Python's itertools has the islice(seq, start, stop, step) procedure that takes a sequence and returns an iterator of every stepth value of the sequence values between start and stop.

Does the Ranges library of C++20 provide a similar functionality, e.g. a function like slice that takes a random access iterator start, a sentinel stop, and a step value step, and that returns a random access iterator that iterates over every stepth value between start and stop?

In case it does not, can such an iterator adapter be implemented using the primitives provided by the Ranges library?
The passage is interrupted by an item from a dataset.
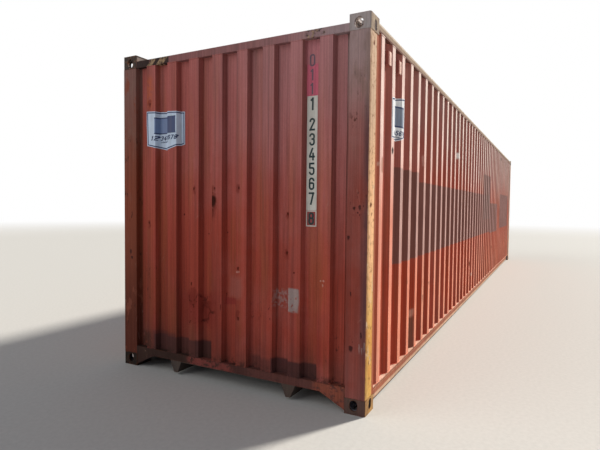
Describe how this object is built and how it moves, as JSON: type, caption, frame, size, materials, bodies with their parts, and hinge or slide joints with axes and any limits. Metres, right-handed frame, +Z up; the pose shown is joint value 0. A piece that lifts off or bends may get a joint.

(I know how I can implement such an adapter by hand, so this is not the question.)

like image 708
Marc Avatar asked Jun 17 '19 20:06

Marc


2 Answers

Not quite.

C++20 will have view::iota which gives you a sequence from a starting value to a sentinel. However, it does not have the stride functionality. It only increments (via ++).

However, you can combine it with range-v3's view::stride to add in the steps. That is:

auto evens = view::iota(0, 100) | view::stride(2); // [0, 2, 4, 6, ... ]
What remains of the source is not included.